I skimmed a few pages of The Change and got vaguely depressed. What I took away from it was the word dry. Dry hair, dry skin, and dry... well, yeah, dry. And hot. Very, very hot. Hot and dry. I decided not to think about it any further until I went through The Change. The day I entered the misty woods.

What I didn't realize (maybe I should have finished the book) was there was all this stuff that happened beforehand. In my early 40s my brain started to short circuit. I'd be talking to my kids and mid-sentence I'd blankly look at them and ask, "What?" They'd look at me funny. "I don't know, Mom...what?" I'd respond, "I dunno. What were you saying?" They learned this was the new normal for their mother and would just roll their eyes.

I also started to get words and phrases mixed up. Like instead of "pass the salt, please" I'd say, "pass me my shirt please." And, I couldn't seem to hang onto people's names.  I worried I'd forget my own name.

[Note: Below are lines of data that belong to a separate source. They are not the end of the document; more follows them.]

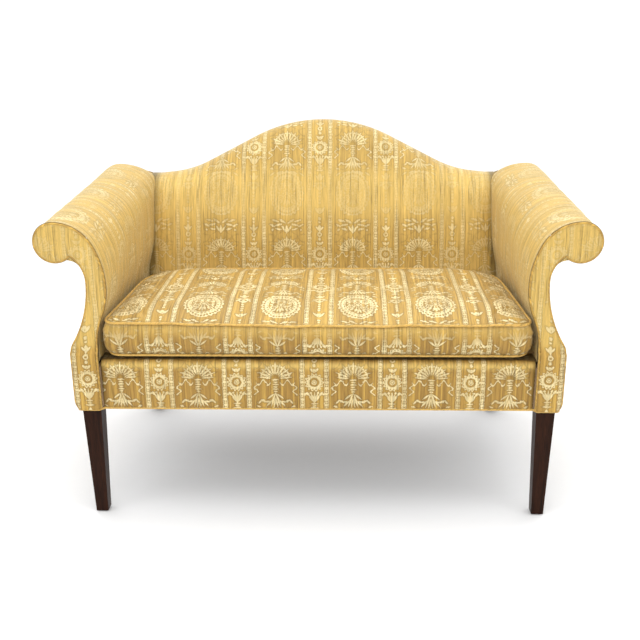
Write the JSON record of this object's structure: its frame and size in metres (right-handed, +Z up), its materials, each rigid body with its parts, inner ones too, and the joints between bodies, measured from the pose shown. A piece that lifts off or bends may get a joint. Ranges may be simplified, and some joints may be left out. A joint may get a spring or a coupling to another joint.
{
  "type": "camelback sofa",
  "caption": "Small camelback sofa with outward scroll arms, square tapered front legs, raked back legs and one loose boxed seat cushion, in gold damask.",
  "frame": {"origin": "on the floor, under the middle of the sofa's bounding box", "axes": "+Z up, +X to the sitter's left, which is the right of the picture, and -Y the way the front faces"},
  "size_m": [1.2954, 0.708, 0.9022],
  "materials": {
    "mahogany": "dark stained mahogany, semi-gloss",
    "beech": "raw beech, planed",
    "screw_steel": "zinc plated",
    "glide_steel": "nickel plated",
    "damask": "gold silk damask with a pale yellow figure and fine lengthwise stripes",
    "welt_cord": "the same silk, cut on the bias over a cord",
    "jute_webbing": "woven jute",
    "burlap": "plain burlap",
    "wadding": "cotton and feather stuffing",
    "deck_cloth": "plain cotton in the colour of the silk",
    "dust_cloth": "black cambric",
    "zip_tape": "woven cotton tape",
    "zip_metal": "brass, dull"
  },
  "bodies": {
    "sofa": {"arm_facing_left": "damask", "arm_facing_right": "damask", "arm_post_left": "beech", "arm_post_right": "beech", "arm_tack_rail_left": "beech", "arm_tack_rail_right": "beech", "arm_top_rail_left": "beech", "arm_top_rail_right": "beech", "back_burlap": "burlap", "back_post_left": "mahogany", "back_post_right": "mahogany", "back_upright_left": "beech", "back_upright_right": "beech", "back_webbing_across": "jute_webbing", "back_webbing_upright": "jute_webbing", "bottom_welt": "welt_cord", "corner_blocks": "beech", "corner_screws": "screw_steel", "crest_rail": "beech", "deck_cover": "deck_cloth", "deck_pad": "wadding", "dust_cover": "dust_cloth", "facing_welt_left": "welt_cord", "facing_welt_right": "welt_cord", "foot_glides": "glide_steel", "front_edge_roll": "wadding", "front_leg_left": "mahogany", "front_leg_right": "mahogany", "front_rail": "beech", "front_rail_cover": "damask", "inside_arm_left": "damask", "inside_arm_right": "damask", "inside_back": "damask", "lower_back_rail": "beech", "outside_arm_left": "damask", "outside_arm_right": "damask", "outside_back": "damask", "rear_rail": "beech", "seat_brace": "beech", "seat_burlap": "burlap", "seat_webbing_cross": "jute_webbing", "seat_webbing_long": "jute_webbing", "side_rail_left": "beech", "side_rail_right": "beech"},
    "cushion": {"cushion_cover": "damask", "cushion_core": "wadding", "cushion_welt_bottom": "welt_cord", "cushion_welt_top": "welt_cord", "zip_tape": "zip_tape", "zip_chain": "zip_metal"},
    "zip_slider": {"zip_slider": "zip_metal"}
  },
  "joints": [
    {"name": "cushion_slide", "type": "slide", "parent": "sofa", "child": "cushion", "axis": [0, -1, 0], "range_m": [0, 0.5]},
    {"name": "zip_slide", "type": "slide", "parent": "cushion", "child": "zip_slider", "axis": [1, 0, 0], "range_m": [0, 0.776]}
  ]
}
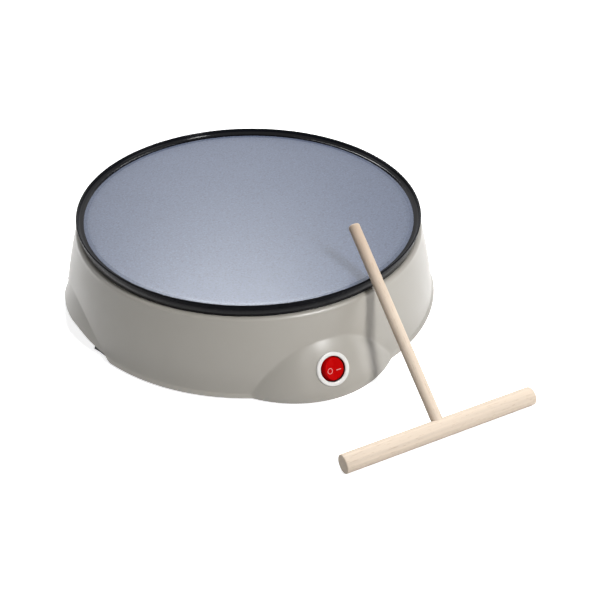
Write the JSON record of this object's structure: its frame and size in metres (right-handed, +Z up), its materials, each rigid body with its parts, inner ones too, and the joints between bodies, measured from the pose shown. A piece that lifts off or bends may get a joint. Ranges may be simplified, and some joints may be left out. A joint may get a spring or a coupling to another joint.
{
  "type": "electric crepe maker",
  "caption": "Round countertop crepe maker with a lipped hot plate on a flared ring body, a rocker switch on the front lug, side grips and a T-shaped wooden batter spreader.",
  "frame": {"origin": "on the counter, at the middle of the circle of the four feet", "axes": "+Z up, the way the cooking surface faces; -Y towards the switch lug at the front; +X to the right"},
  "size_m": [0.3368, 0.4478, 0.1129],
  "materials": {
    "plate_coating": "dark stone-flecked non-stick coating",
    "seal_black": "matt black silicone",
    "body_taupe": "satin taupe moulding",
    "cover_black": "matt black moulding",
    "steel": "plain steel",
    "shield_aluminised": "aluminised sheet",
    "zinc_screw": "bright zinc plated",
    "brass": "plain brass",
    "ceramic": "glazed ceramic",
    "white_plastic": "gloss white moulding",
    "rocker_red": "gloss red moulding",
    "mark_pale": "pale printed mark",
    "gland_black": "matt black rubber",
    "foot_rubber": "matt dark rubber",
    "lead_red": "silicone insulation",
    "lead_black": "silicone insulation",
    "lead_white": "silicone insulation",
    "lead_blue": "silicone insulation",
    "lead_green": "green and yellow insulation",
    "beech": "bare sanded beech"
  },
  "bodies": {
    "base": {"hot_plate": "plate_coating", "plate_seal": "seal_black", "body_shell": "body_taupe", "base_cover": "cover_black", "heating_element": "steel", "element_bushes": "ceramic", "element_clamps": "steel", "heat_shield": "shield_aluminised", "shield_standoffs": "steel", "plate_screws": "zinc_screw", "heater_screws": "zinc_screw", "shell_screws": "zinc_screw", "thermostat": "steel", "thermostat_bracket": "steel", "thermal_fuse": "ceramic", "fuse_clip": "steel", "earth_tag": "brass", "terminal_block": "white_plastic", "terminal_barrels": "brass", "block_screw": "zinc_screw", "cord_gland": "gland_black", "gland_nut": "cover_black", "cord_clamp": "cover_black", "clamp_screws": "zinc_screw", "lead_live": "lead_red", "lead_switched": "lead_black", "lead_element": "lead_black", "lead_fuse": "lead_white", "lead_neutral": "lead_blue", "lead_earth": "lead_green", "switch_housing": "white_plastic", "switch_terminals": "brass", "foot_front_left": "foot_rubber", "foot_front_right": "foot_rubber", "foot_rear_left": "foot_rubber", "foot_rear_right": "foot_rubber"},
    "rocker": {"switch_rocker": "rocker_red", "rocker_marks": "mark_pale", "rocker_plunger": "steel"},
    "lever": {"contact_lever": "brass"},
    "spreader": {"spreader_bar": "beech", "spreader_handle": "beech"}
  },
  "joints": [
    {"name": "rocker_tip", "type": "hinge", "parent": "base", "child": "rocker", "pos_m": [0, -0.16715, 0.0212], "axis": [0, -0.5, -0.866], "range_deg": [0, 18]},
    {"name": "lever_tip", "type": "hinge", "parent": "base", "child": "lever", "pos_m": [0, -0.16057, 0.0174], "axis": [0, 0.5, 0.866], "range_deg": [0, 10.8]},
    {"name": "spreader_lift", "type": "slide", "parent": "base", "child": "spreader", "axis": [0, 0, 1], "range_m": [0, 0.15]}
  ],
  "couplings": [
    {"joint": "lever_tip", "follows": "rocker_tip", "ratio": 0.6}
  ]
}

I requested prayer at a women's Bible study. I was pretty sure I was going into early onset of Alzheimer's. My friend, Deb, told me it was perimenopause. She said symptoms could start 10 years before you actually were menopausal--loss of memory, insomnia, depression. Goody. But at least there was a reason I couldn't remember things. I mistakenly thought it was a temporary condition and I'd get my memory back after I went through menopause.  Not true. It just meant that the memory was gone for good.

Two years ago strange stuff started happening with my plumbing. I'll spare you the details. The gynecologist told me my problem could be fixed with with ablation, but I had to be sure I didn't want to have more babies. Pregnancy would be out of the question. Huh? Really? That hadn't been in the plan.

I asked what the procedure involved. She said the inside of my uterus would be cauterized. You mean you're going to fry my uterus and then leave it inside of me...like an old, dried-up piece of bacon? That's just wrong. If you're going to do that, just take it out for Pete's sake.

She said a hysterectomy wasn't necessary. She'd put in an IUD instead. I wouldn't have any periods for five years and by then I'd have already gone through menopause. Cool. But I also felt somewhat sad. I went home and told my husband that we really were done having babies. He was fixed 15 years ago,  I was getting an IUD, plus I had a rotten, old uterus.

Since then, it's been good. The flashes haven't started. The memory loss is still there, but I don't think it's gotten any worse (I don't remember). I may never really know when the magic ends and I enter into the misty woods. But if I get lost, come find me.